Delta, Colorado - Bank Is Just Out Of Photo To The Left
Simpson
Pretending to be in the market for ranch lands, the trio of outlaws spends a few days casing the bank and region, chatting with the owner of the livery stable where the keep their hoses while in town, savoring the steaks at the Bricktop restaurant and sampling the various beverages in the Palace Sampling Rooms (otherwise known as the Steve Bailey Saloon) ... it is even said afterwards that Fred takes time out from casing the bank to play marbles with a bunch of local boys. On the morning of the robbery, the group rides into town from their camp ground in nearby Escalante Canyon and stop in the alley behind the targeted bank. Tom stays with the horses, taking pulls from a flask of whiskey while watching the street for trouble. Bill and Fred pull their revolvers, step inside the bank, and announce they want all the money in the establishment. It is approximately 10:15 a.m.

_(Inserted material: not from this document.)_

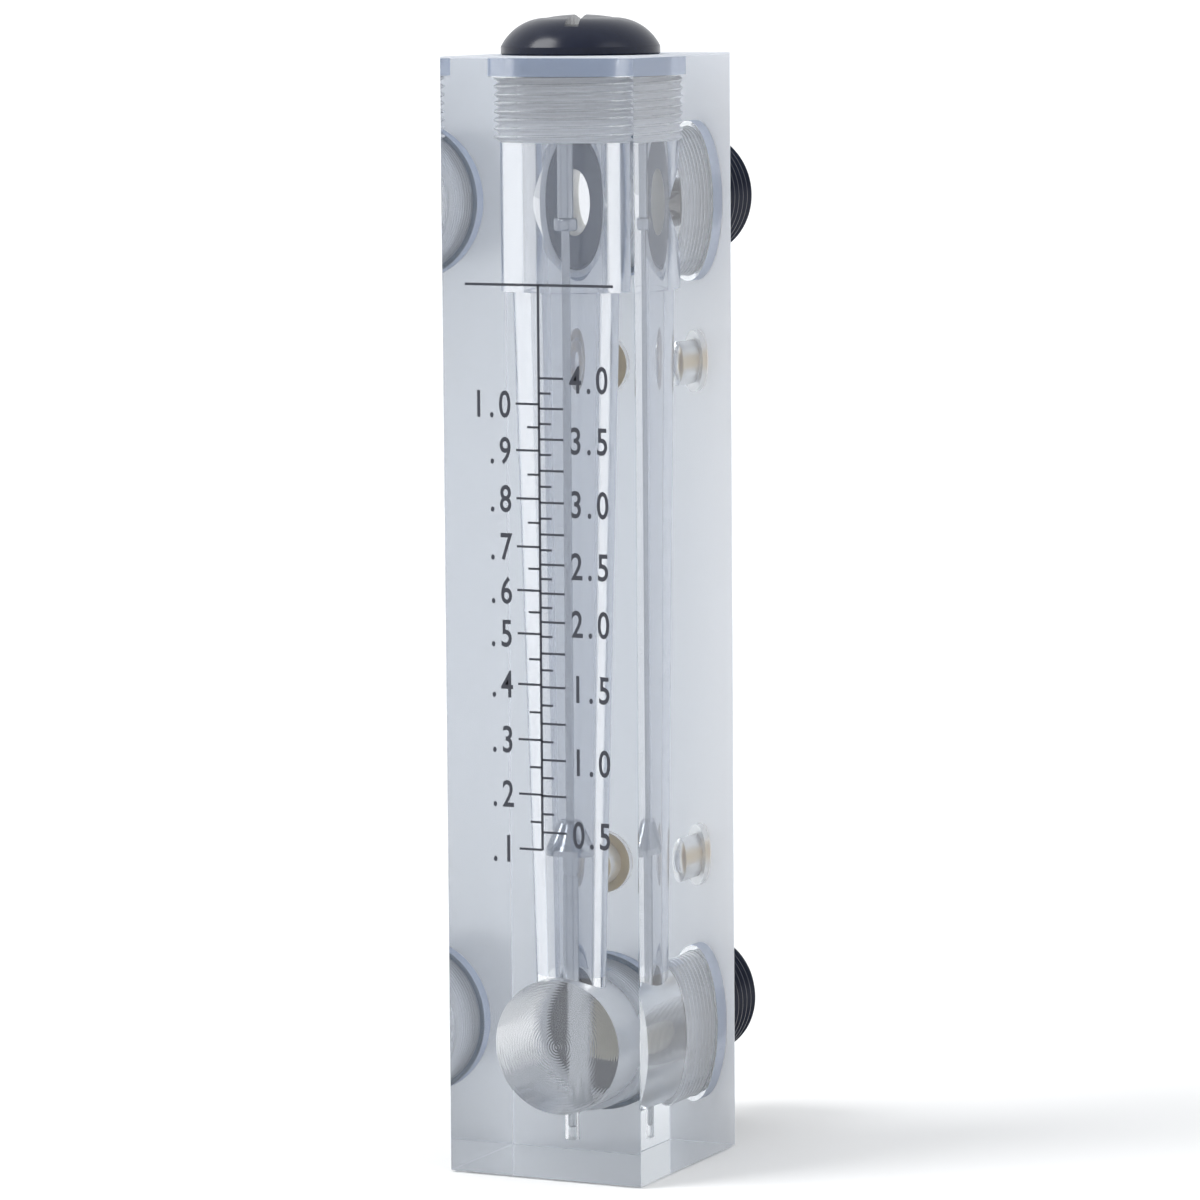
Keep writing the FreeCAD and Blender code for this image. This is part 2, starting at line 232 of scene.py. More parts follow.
@dataclass(frozen=True)
class ClearAcrylic:
    """Cast acrylic: polished outside and in the bore, milky where it is sawn, bored or tapped."""

    ior: float = 1.49
    tint: Triple = (0.80, 0.83, 0.86)
    tint_density: float = 31.0
    milk: Triple = (0.91, 0.93, 0.97)
    slate: Triple = (0.37, 0.45, 0.62)
    turning: float = 0.00045
    ring_depth: float = 0.000012
    ring_strength: float = 0.6
    wander_scale: float = 60.0
    wander: float = 5.0
    polished: CutSurface = CutSurface(0.02, 0.5, 0.0, 0.012)
    sawn: CutSurface = CutSurface(0.85, 0.5, 0.0, 0.35)
    tapped: CutSurface = CutSurface(0.92, 0.25, 0.04, 0.35)
    crest: CutSurface = CutSurface(0.55, 0.3, 0.06, 0.3)
    seat: CutSurface = CutSurface(0.12, 0.2, 0.7, 0.12)
    chamber: CutSurface = CutSurface(0.06, 0.2, 0.26, 0.03)
    bored: CutSurface = CutSurface(0.18, 0.35, 0.03, 0.09)
    pocket: CutSurface = CutSurface(0.3, 0.3, 0.0, 0.2)
    cuts: CutZones = CutZones()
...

Single-shot .40 caliber Sharps rifle
Inside the bank two employees are working ... cashier Andrew Trew Blachley, and teller and assistant cashier H. H. Wolbert. Also in the bank, using a space in the back as a law office is attorney W. R. Robinson. Greeting the outlaws when they step inside, the bank's safe stands wide open for plundering. Wolbert and Robinson are cowed by the pistols pointed their way, but for some mysterious reason, Blachley, a founder of the bank and father of nine sons is having none of it, and instead of complying with the bandit's demands, starts screaming that the bank is being robbed. Told to shut up, when the cashier doesn't, a nervous Fred shots the man in head, killing Blachley instantly (his widow will give music lessons to support her family ... and all nine boys grow up to be prominent businessmen in the region). Knowing the shot has probably alerted local folks that their bank is being robbed, the thieves grab a bag of gold coins and around $1,000 in cash, and then run out of the back of the bank through the lawyer's office space. Losing most of the money as they mount up with Tom, the trio spur their horses and head out of town at a gallop.
Blachly
Across Main Street from the bank, while the robbery is taking place, Simpson is sitting in the back of his hardware store cleaning his Sharps rifle ... incredibly, the night before he has had a nightmare about the store being robbed, and just in case there might be a kernel of truth in the bad dream, he is in the process of cleaning his weapon and telling his father about the evening thoughts that came his way when shots ring out across the street. Up in an instant, with rifle and rounds in hand, Simpson sprints outside and immediately realizes the bank is being robbed and the bandits are escaping through the alley. Loading his Sharps while running to the corner of Main Street and Third Street, the merchant arrives at the position just as the bandits ride by. Rifle up and the nearest outlaw targeted, Robinson sends a slug Bill's way that takes off the top of the desperado's head (a major chunk of his brain is found twenty feet away from his body, and afterwards, when victory pictures are being taken of his corpse, a hat has to be placed on his head to prevent his cranium from separating into two grisly pieces). One down, three badmen to go, Simpson runs further down the street, reloads, and fires again ... and down goes another outlaw, this time the teenager Fred, killed by a piece of lead that explodes into the base of his skull. Tom McCarty's turn next, the distance his galloping horse is able to obtain is just enough so that the two rounds Simpson sends the gang leader's way both miss ... by an inch, McCarty feels the breeze near his brain as the bullets blow by.
Bill and Fred McCarty After ... "V" Under The Hat Is
Where Bill's Head Use To Be!
Robbery over, the dead father and son are taken to the Gale Brothers Undertaking Parlor for burial prep and some nice souvenir photographs (stood up against boards, Fred is stiff enough to not require holding, but Bill droops all over the place and has to be secured to his picture board with several ropes). Pictures taken, the two men are then placed in one big box and buried in the town's Potter's Field.
Outlaw Marker
As for Tom McCarty, a change of horses gets him away from the posse of Delta Sheriff W. S. Giradet with $100 in his pocket to show for his lousy morning in town losing his brother and nephew ... and into the land of mystery, myths, and tall tales. Criminal days over after Delta, one story has him shot to death over a game of cards in the Bitterroot country of Montana in 1900, another being shot near Green River, Utah, and he is also said to die in Skagway, Alaska during the area's gold rush, at the home of his son Lew in California, in Wallowa County, Oregon, and as a sheepherder outside of Rosebud, Montana.
Delta, Colorado - 1910
9/7/1893 ... the town of Delta learns up close and personal what the term "Wild West" really means!